Combinatorial structures and algorithms: Phase transition, enumeration, and sampling
Speaker: Mihyun Kang
Affiliation: Humboldt U. at Berlin, Germany
Abstract: Random discrete structure, such as random graphs, discrete random processes, random graphs with constraints, have been extensively studied during the last few decades and have become one of the central themes of contemporary mathematics and computer science. This is partly because they are useful for both designing and analyzing algorithms that answer fundamental, structural and algorithmic questions arising in discrete mathematics and computer science and provide a wide potential range of applications. Major topics include phase transition, enumeration and random sampling.
The phase transition is a phenomenon that appears in natural sciences in various contexts, which refers to a phenomenon that a small change of parameters of a system near the critical value can significantly affect its globally observed behaviour. This phenomenon can be observed in particular in statistical physics, percolation and computational problems in computer science such as MAX-CUT and SAT.
Enumeration is a basic, essential tool in the study of combinatorial structures. In order to investigate asymptotic properties of a typical combinatorial structure of interest, one computes certain quantities in question and conclude the desired property, with additional help of large deviation inequalities from the probability theory. For such computations one often uses recursive methods or singularity analysis of generating functions.

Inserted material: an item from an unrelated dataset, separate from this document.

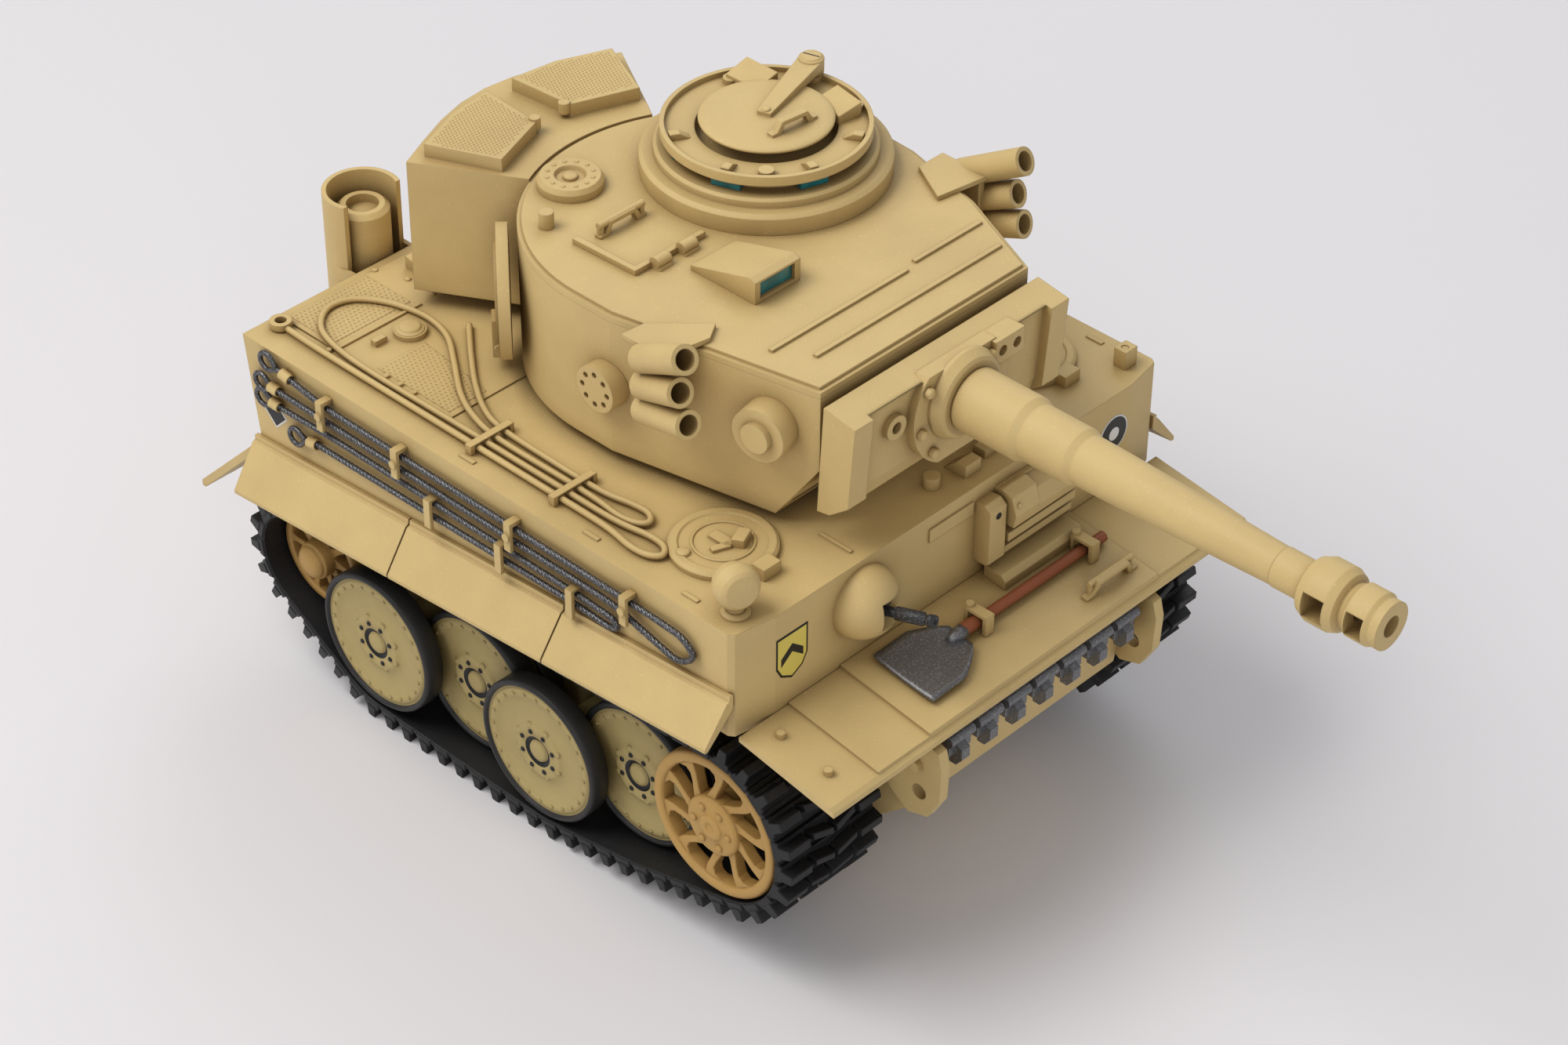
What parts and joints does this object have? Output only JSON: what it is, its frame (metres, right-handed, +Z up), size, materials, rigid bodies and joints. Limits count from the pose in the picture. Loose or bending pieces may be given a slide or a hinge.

Random sampling or random generation plays an important role in combinatorics and in computer science as well as in statistical mechanics. When a speculating model of a complex system is too complicated to analyze, it is often very useful to have information on empirical properties gathered through random sampling and simulation. Beyond empiricaly study, certain random sampling algorithms, e.g. Boltzmann sampler, can be used to theoretically determine asymptotic properties.
In this talk we discuss recent results on phase transition in various random graph models, enumeration of planar structures, and random sampling algorithms.